The downland has a long history with many earthworks and archaeology from the Neolithic age onwards. The dense woodland originally covering the downs would have gradually been cleared by the first farmers, but would have grown back repeatedly over the centuries as soils became exhausted and the agricultural carrying capacity of the land was exceeded several times over the course of six millennia. Much of the area therefore remained wooded from the Middle Ages until World War II.

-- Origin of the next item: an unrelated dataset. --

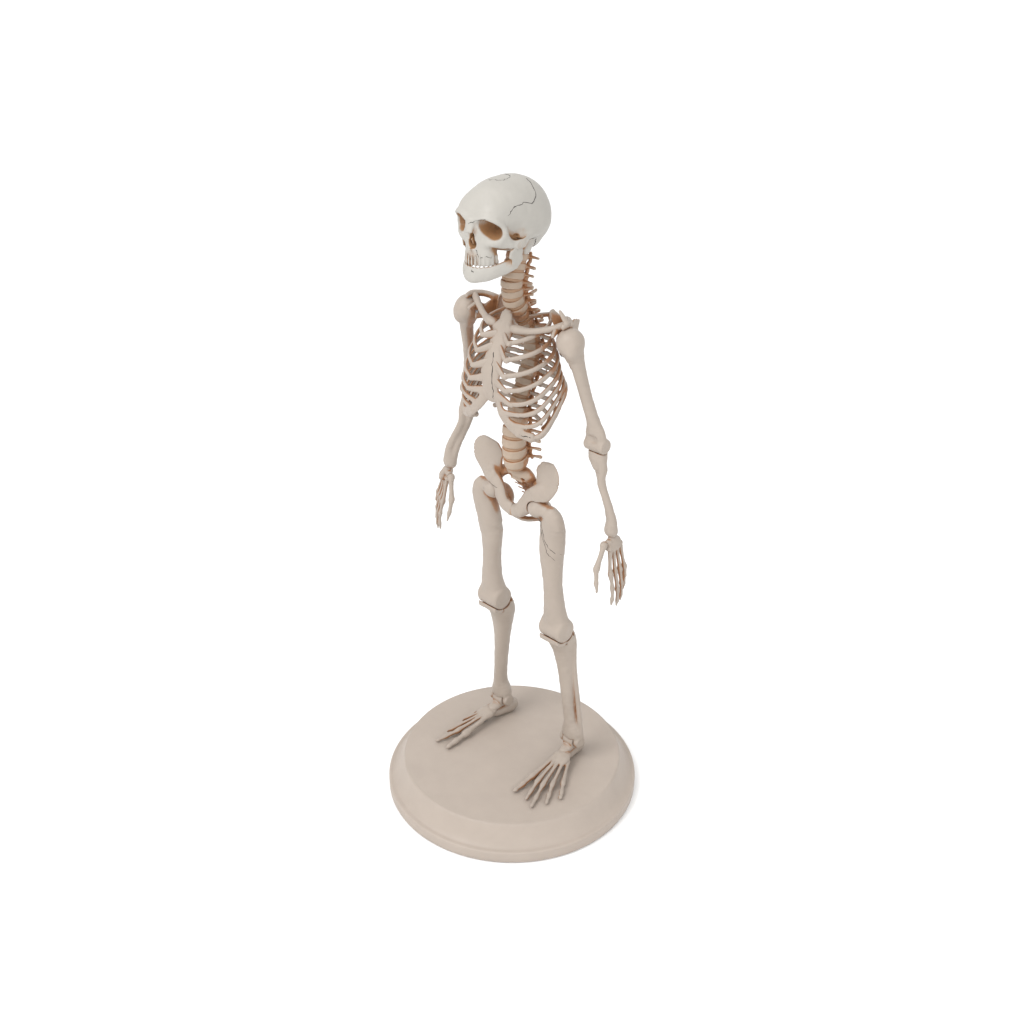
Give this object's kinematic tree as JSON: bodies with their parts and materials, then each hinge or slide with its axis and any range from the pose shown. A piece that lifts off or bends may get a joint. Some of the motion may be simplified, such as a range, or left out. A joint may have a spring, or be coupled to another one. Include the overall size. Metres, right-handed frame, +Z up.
{
  "type": "human skeleton model",
  "caption": "Small desk model of the human skeleton that stands on its feet on a round stepped base, with a turning skull, opening jaw, swinging arms, turning hands and bending legs.",
  "frame": {"origin": "centre of the base's underside, on the surface it stands on", "axes": "+Z up; the figure faces -Y and its left side is at +X"},
  "size_m": [0.1828, 0.1828, 0.4501],
  "materials": {
    "bone_plastic": "matte moulded, beige, with warm brown in the recesses",
    "skull_plastic": "smooth satin moulded, pale grey-white",
    "disc_plastic": "matte moulded, warm brown",
    "stand_plastic": "matte moulded, beige",
    "pad_rubber": "matte black",
    "steel": "plain zinc-plated"
  },
  "bodies": {
    "base": {"base_shell": "stand_plastic", "base_plate": "stand_plastic", "base_pads": "pad_rubber", "base_screws": "steel", "foot_screws": "steel", "ankle_bone_left": "bone_plastic", "ankle_bone_right": "bone_plastic", "ankle_pin_left": "steel", "ankle_pin_right": "steel", "heel_left": "bone_plastic", "heel_right": "bone_plastic", "toes_left": "bone_plastic", "toes_right": "bone_plastic"},
    "shin_left": {"tibia_left": "bone_plastic", "knee_pad_left": "bone_plastic"},
    "thigh_left": {"femur_left": "bone_plastic", "knee_pin_left": "steel"},
    "torso": {"hip_bone_left": "bone_plastic", "hip_bone_right": "bone_plastic", "pubic_disc": "disc_plastic", "hip_pins": "steel", "sacrum": "bone_plastic", "spine_rod": "steel", "cervical_vertebrae": "bone_plastic", "thoracic_vertebrae": "bone_plastic", "lumbar_vertebrae": "bone_plastic", "spine_discs": "disc_plastic", "sternum": "bone_plastic", "ribs_left": "bone_plastic", "ribs_right": "bone_plastic", "cartilage_left": "bone_plastic", "cartilage_right": "bone_plastic", "clavicle_left": "bone_plastic", "clavicle_right": "bone_plastic", "scapula_left": "bone_plastic", "scapula_right": "bone_plastic", "shoulder_pins": "steel"},
    "thigh_right": {"femur_right": "bone_plastic", "knee_pin_right": "steel"},
    "shin_right": {"tibia_right": "bone_plastic", "knee_pad_right": "bone_plastic"},
    "head": {"skull": "skull_plastic", "jaw_pins": "steel"},
    "jaw": {"jaw": "skull_plastic"},
    "upper_arm_left": {"humerus_left": "bone_plastic", "elbow_pin_left": "steel"},
    "forearm_left": {"forearm_left": "bone_plastic", "wrist_peg_left": "steel"},
    "hand_left": {"carpals_left": "bone_plastic", "fingers_left": "bone_plastic", "thumb_left": "bone_plastic"},
    "upper_arm_right": {"humerus_right": "bone_plastic", "elbow_pin_right": "steel"},
    "forearm_right": {"forearm_right": "bone_plastic", "wrist_peg_right": "steel"},
    "hand_right": {"carpals_right": "bone_plastic", "fingers_right": "bone_plastic", "thumb_right": "bone_plastic"}
  },
  "joints": [
    {"name": "ankle_left_bend", "type": "hinge", "parent": "base", "child": "shin_left", "pos_m": [0.036, 0.026, 0.041], "axis": [1, 0, 0], "range_deg": [0, 20]},
    {"name": "knee_left_bend", "type": "hinge", "parent": "shin_left", "child": "thigh_left", "pos_m": [0.03, 0.0128, 0.142], "axis": [1, 0, 0], "range_deg": [-40, 0]},
    {"name": "hip_left_bend", "type": "hinge", "parent": "thigh_left", "child": "torso", "pos_m": [0.0204, 0.0031, 0.2355], "axis": [1, 0, 0], "range_deg": [0, 20]},
    {"name": "hip_right_bend", "type": "hinge", "parent": "torso", "child": "thigh_right", "pos_m": [-0.0204, 0.0031, 0.2355], "axis": [1, 0, 0], "range_deg": [-20, 0]},
    {"name": "knee_right_bend", "type": "hinge", "parent": "thigh_right", "child": "shin_right", "pos_m": [-0.03, 0.0128, 0.142], "axis": [1, 0, 0], "range_deg": [0, 40]},
    {"name": "skull_turn", "type": "hinge", "parent": "torso", "child": "head", "pos_m": [0, 0.005, 0.404], "axis": [0, 0, 1], "range_deg": [-70, 70]},
    {"name": "jaw_open", "type": "hinge", "parent": "head", "child": "jaw", "pos_m": [0, -0.0155, 0.416], "axis": [1, 0, 0], "range_deg": [0, 20]},
    {"name": "shoulder_left_swing", "type": "hinge", "parent": "torso", "child": "upper_arm_left", "pos_m": [0.0459, 0.0041, 0.3564], "axis": [-1, 0, 0], "range_deg": [-35, 140]},
    {"name": "elbow_left_bend", "type": "hinge", "parent": "upper_arm_left", "child": "forearm_left", "pos_m": [0.058, 0.01617, 0.28999], "axis": [-1, 0, 0], "range_deg": [-8, 92]},
    {"name": "wrist_left_turn", "type": "hinge", "parent": "forearm_left", "child": "hand_left", "pos_m": [0.071, 0.01756, 0.2285], "axis": [0.2068, 0.0222, -0.9781], "range_deg": [-20, 90]},
    {"name": "shoulder_right_swing", "type": "hinge", "parent": "torso", "child": "upper_arm_right", "pos_m": [-0.0459, 0.0041, 0.3564], "axis": [-1, 0, 0], "range_deg": [-31, 144]},
    {"name": "elbow_right_bend", "type": "hinge", "parent": "upper_arm_right", "child": "forearm_right", "pos_m": [-0.058, 0.02077, 0.29099], "axis": [-1, 0, 0], "range_deg": [-23, 77]},
    {"name": "wrist_right_turn", "type": "hinge", "parent": "forearm_right", "child": "hand_right", "pos_m": [-0.071, 0.00988, 0.23046], "axis": [0.2068, 0.1733, 0.9629], "range_deg": [-82, 28]}
  ],
  "couplings": [
    {"joint": "knee_left_bend", "follows": "ankle_left_bend", "ratio": -2},
    {"joint": "hip_left_bend", "follows": "ankle_left_bend", "ratio": 1},
    {"joint": "hip_right_bend", "follows": "ankle_left_bend", "ratio": -1},
    {"joint": "knee_right_bend", "follows": "ankle_left_bend", "ratio": 2}
  ]
}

Analysis of remains found in some of the Bronze Age burial mounds, by experts at Bournemouth University, has revealed that many of the bones had small holes drilled in then, enabling them, it is hypothesised, to have been articulated by means of wooden pegs, i.e. the skeletons were prevented from falling apart during repeated removal and re-burial.[10]

There are many Neolithic and Bronze Age monuments, including the henge monuments at Knowlton and the remains of a number of Iron Age settlements on the downs, most notably the hill fort at Badbury Rings (Vindocladia). There is a Roman villa which has been dug by archaeological television programme Time Team.[11] During the Saxon invasion of England the Romano-British kept the invaders out of Dorset by building Bokerley Dyke, a defensive ditch, across the Roman Road that runs across the downs from Dorchester to Old Sarum.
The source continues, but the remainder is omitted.